Saya ingin berbagi pengalaman saya ketika saya mengunjungi sekelompok
narapidana remaja di Penjara New Bilibid di kota Muntinlupa, Filipina. Saya mendekati mereka
dan mulai obralan ringan. Namun, setelah
mendengarkan cerita mereka dengan saksama, hati saya tersayat. Pada usia yang sangat muda, sebagian dari mereka terlibat dalam kejahatan yang sangat serius: Perampokan, perilaku kekerasan dan bahkan pembunuhan.
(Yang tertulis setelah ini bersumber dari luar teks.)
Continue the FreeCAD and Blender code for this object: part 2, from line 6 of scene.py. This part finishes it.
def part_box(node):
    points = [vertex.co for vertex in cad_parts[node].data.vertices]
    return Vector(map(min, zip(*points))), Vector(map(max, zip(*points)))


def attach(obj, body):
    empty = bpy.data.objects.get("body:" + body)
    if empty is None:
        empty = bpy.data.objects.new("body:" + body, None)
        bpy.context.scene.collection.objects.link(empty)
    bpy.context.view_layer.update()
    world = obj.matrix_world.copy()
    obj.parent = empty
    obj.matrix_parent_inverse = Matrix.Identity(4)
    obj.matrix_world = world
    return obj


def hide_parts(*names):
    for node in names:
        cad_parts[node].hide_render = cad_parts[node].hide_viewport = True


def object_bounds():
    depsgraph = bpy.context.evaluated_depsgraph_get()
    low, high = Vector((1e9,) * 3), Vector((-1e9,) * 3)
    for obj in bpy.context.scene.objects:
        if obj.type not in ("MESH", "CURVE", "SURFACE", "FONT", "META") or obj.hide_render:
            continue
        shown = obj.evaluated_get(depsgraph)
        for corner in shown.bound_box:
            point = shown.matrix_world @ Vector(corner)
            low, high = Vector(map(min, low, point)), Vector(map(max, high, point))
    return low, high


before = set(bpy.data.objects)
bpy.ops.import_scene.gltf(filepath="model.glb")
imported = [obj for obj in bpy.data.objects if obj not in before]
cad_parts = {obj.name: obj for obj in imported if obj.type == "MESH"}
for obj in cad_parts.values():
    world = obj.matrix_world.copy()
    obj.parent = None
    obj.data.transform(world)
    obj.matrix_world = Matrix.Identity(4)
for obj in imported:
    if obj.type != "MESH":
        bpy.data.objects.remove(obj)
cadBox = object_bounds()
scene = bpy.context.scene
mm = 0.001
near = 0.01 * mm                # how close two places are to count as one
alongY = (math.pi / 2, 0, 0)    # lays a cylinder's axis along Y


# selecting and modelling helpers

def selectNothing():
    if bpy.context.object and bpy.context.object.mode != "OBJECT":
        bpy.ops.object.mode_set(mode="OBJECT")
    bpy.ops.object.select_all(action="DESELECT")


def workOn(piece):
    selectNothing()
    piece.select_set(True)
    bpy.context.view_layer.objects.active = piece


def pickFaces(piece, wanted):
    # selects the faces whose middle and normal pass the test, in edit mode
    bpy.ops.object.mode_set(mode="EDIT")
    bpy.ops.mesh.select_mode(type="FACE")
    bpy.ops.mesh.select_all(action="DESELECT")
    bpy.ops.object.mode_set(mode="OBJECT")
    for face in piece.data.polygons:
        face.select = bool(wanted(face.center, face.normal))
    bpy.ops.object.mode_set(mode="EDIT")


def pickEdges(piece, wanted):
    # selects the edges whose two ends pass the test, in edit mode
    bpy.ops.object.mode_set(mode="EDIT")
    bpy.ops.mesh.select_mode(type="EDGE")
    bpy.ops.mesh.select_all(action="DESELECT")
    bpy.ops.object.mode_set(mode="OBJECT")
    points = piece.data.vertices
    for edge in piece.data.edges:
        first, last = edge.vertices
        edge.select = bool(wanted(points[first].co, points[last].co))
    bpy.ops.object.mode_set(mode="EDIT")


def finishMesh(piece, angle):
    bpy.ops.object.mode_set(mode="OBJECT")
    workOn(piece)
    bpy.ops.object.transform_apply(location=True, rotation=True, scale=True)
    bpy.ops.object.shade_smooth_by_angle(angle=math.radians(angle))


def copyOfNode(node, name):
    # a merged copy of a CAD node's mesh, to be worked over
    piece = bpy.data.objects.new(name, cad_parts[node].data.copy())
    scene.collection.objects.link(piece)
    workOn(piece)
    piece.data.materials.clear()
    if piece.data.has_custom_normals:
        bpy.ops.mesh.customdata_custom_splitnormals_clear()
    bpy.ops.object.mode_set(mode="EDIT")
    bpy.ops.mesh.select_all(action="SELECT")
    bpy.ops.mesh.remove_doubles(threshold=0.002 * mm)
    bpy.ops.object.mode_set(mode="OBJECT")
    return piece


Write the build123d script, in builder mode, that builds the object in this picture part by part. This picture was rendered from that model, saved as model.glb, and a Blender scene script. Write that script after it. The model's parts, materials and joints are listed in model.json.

Beberapa
dari mereka akhirnya harus menghabiskan hidup mereka praktis di lama penjara. Bagaimana bisa hal-hal yang
mengerikan ini menimpa kehidupan muda
mereka?
Keluhan, kekesalan, dan bahkan kutukan adalah hal-hal yang saya pikir akan keluar dari mulut mereka. Namun, saya benar-benar keliru.
Meskipun menghadapi gelap dan perihnya kehidupan, rasa syukur yang kecil masih mengalir dari hati mereka.
Mereka
menyambut saya dan frater-frater lainya dengan hangat dan bahkan menghibur kami dengan sebuah drama musikal sederhana yang berbicara tentang arti mendalam sebuah kebebasan: sel penjara yang
sesungguhnya berada di dalam hati manusia. Hati kita sering terpenjara kemarahan, egoisme dan kesombongan.
Semua ini membutakan mata hati kita untuk dapat melihat kasih
karunia Allah di dalam hidup kita.
Melanjutkan perkataan Thomas Merton,“Rasa syukur tidak akan pernah menyia-yiakan apapun, tidak pernah tidak responsif, selalu takjub akan
keajaiban-keajaiban
baru dan memuji kebaikan Tuhan selalu.
Bagi orang yang selalu bersyukur,
mereka menyadari bahwa Tuhan itu baik,
bukan karena dari desas-desus tetapi dari pengalaman pribadi.
Dan itulah yang membuat hidup kita berbeda.”